# AUdi R8



## Bbuk (Jan 18, 2015)

this is next on the list of my cars to purchase.
how reliable is the audi 4.2 engine found in the r8, any common problems to watch out for


----------



## J•RED (Feb 10, 2013)

Probably the best place to look is here. 
http://www.r8talk.com/forums/#/forumsite/20712/forums/4


----------



## Blade_76 (Aug 11, 2004)

You might want to read my comments in this post, re my experience of the R8:

viewtopic.php?f=9&t=557969

FYI - the guy who bought it has sold it on (12 months on), it went in numerous times for other issues, including a new gearbox (around £8-10k) and clutch...


----------



## dextter (Oct 29, 2007)

Blade_76 said:


> You might want to read my comments in this post, re my experience of the R8:
> 
> viewtopic.php?f=9&t=557969
> 
> FYI - the guy who bought it has sold it on (12 months on), it went in numerous times for other issues, including a new gearbox (around £8-10k) and clutch...


Flaming hell Blade; just read of your VERY bad experience with yours in your other post ! 

It shows that no matter how much money you pay for a car, you can still get a "Friday afternoon" version !

What is also quite frightening is the cost of stuff to fix when it does go.......everything seems to be 1k plus, and then some !

I`m commenting as I`m possibly weighing up the idea of a used one later this year, but this has certainly given me food for thought, and knocked me back a bit.....

Thanks for posting though, as potential owners need to know these things. Cheers.


----------



## Blade_76 (Aug 11, 2004)

I was the lucky one, I had Audi warranty and was able to get a lot done for free. The shock failing the mot was a shock, my feeling is the mag ride caused it, I'd never use mag ride on the road again. Luckily I had the Audi mot guarantee, so only cost me £60.

Despite it all, I loved the car, my RS is nice but it's not the R8. I feel lucky to have owned one for two years, had lots of fun in it. If you buy one make sure you buy it through an Audi dealer and remember its a super car that comes with super car repair bills - servicing was fairly cheap for the one I had done.

I still want a Spyder one day, but I'd want a brand new one with three year warranty then chop it in before it runs out :lol:


----------



## dextter (Oct 29, 2007)

Blade_76 said:


> I was the lucky one, I had Audi warranty and was able to get a lot done for free.

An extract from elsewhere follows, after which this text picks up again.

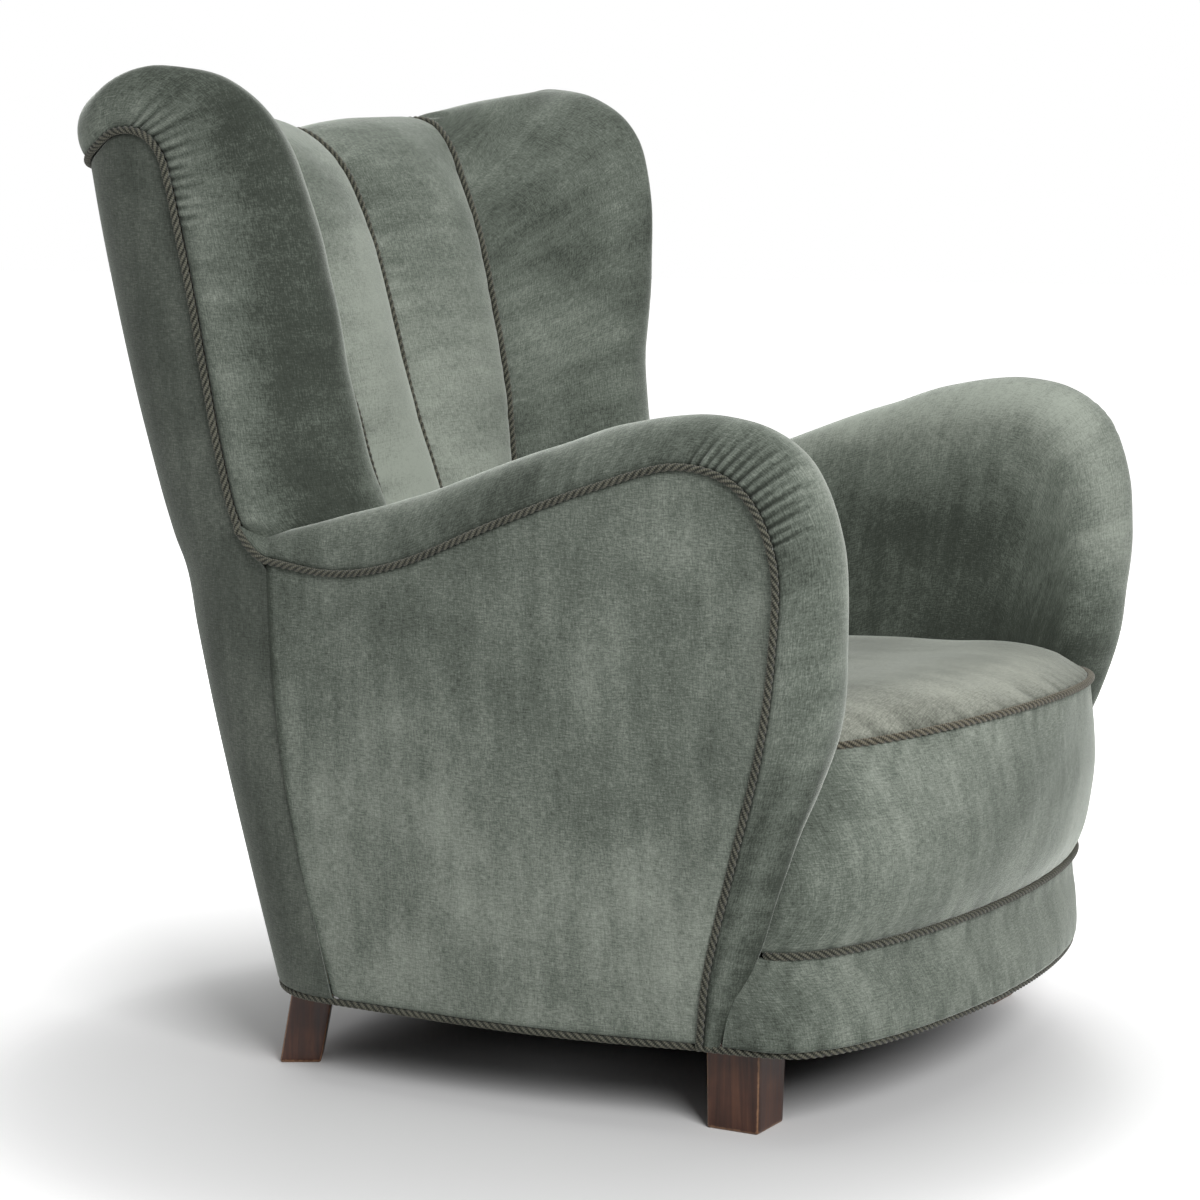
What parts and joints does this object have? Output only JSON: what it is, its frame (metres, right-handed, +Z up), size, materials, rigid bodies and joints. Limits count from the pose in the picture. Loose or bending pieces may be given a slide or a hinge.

The shock failing the mot was a shock, my feeling is the mag ride caused it, I'd never use mag ride on the road again. Luckily I had the Audi mot guarantee, so only cost me £60.
> 
> Despite it all, I loved the car, my RS is nice but it's not the R8. I feel lucky to have owned one for two years, had lots of fun in it. If you buy one make sure you buy it through an Audi dealer and remember its a super car that comes with super car repair bills - servicing was fairly cheap for the one I had done.
> 
> I still want a Spyder one day, but I'd want a brand new one with three year warranty then chop it in before it runs out :lol:


All sounds good advice mate, that..
Thanks for the input, and as I said, certainly food for thought !


----------



## Blade_76 (Aug 11, 2004)

Good luck with making the decision.

IMO I think the more these cars become affordable for some of us, the more problems will come to light. Up to now they have been a high end car, that people who own them have so much money that they don't care what goes wrong, people who wont use the internet car forums and tell others of their experiences. I saw two or three other R8's at my local dealers, all which had problems, yet I was always told mine was the only one but every other dealer I visited.

All this said, I was looking over Christmas at what was on sale, some very cheap ones out there, but not through Audi dealers. If I win the lotto I will be straight down to Audi to buy one


----------



## mullum (Sep 16, 2011)

Blade_76 said:


> I still want a Spyder one day, but I'd want a brand new one with three year warranty then chop it in before it runs out :lol:


You'd still be losing a tonne of cash though wouldn't you? The person buying it could have 3 years no issues but not suffer the same amount of depreciation. I say "could" of course ;-P


----------



## Blade_76 (Aug 11, 2004)

Not look into it that much to be honest, at the time my dealer offered me an extremely good deal on a brand new spyder and with the pcp payments at a very tempting rate. The spyders dont seem to be dropping in price, be hard pushed to find one under £65k (at least the last time i looked).

The downside of the spyder is that you dont get to see the holy grail looking at you through the back window, I loved how the lights came on over the engine bay once it was dark and lit up the v8


----------



## Bbuk (Jan 18, 2015)

Sorry for the late reply, after reading this it's definitely making me think as the 4.2 model is over 5 years old
I will onlly do about 1k miles a year max and I have vast amount of experience working on sports cars so servicing repairs etx will not be an issue

Will after market warranty protect the r8 ?


----------



## billyali86 (Jul 26, 2011)

The 4.2 r8 runs the same V8 as what was in the last rs4. These are notorious for getting coked up with carbon deposits and losing alot of power. Stick an rs4 on the dyno and basically none of them will make the stated 420bhp unless modded and de-coked (process for removing the carbon deposits). You will be lucky to see 370bhp. The v8 r8 has the same issue. A friend recently sold his rs5 which runs a later version of the same engine. Audi advertises it as 440bhp, his made 370bhp on the dyno


----------



## Bbuk (Jan 18, 2015)

370bhp is not far off from my 3.2 m3.
So I take it the r8 is not worth 40k and better off looking at ferrari f430 or a gallardo for an extra 30k


----------



## billyali86 (Jul 26, 2011)

My money would be going towards a used 997 turbo


----------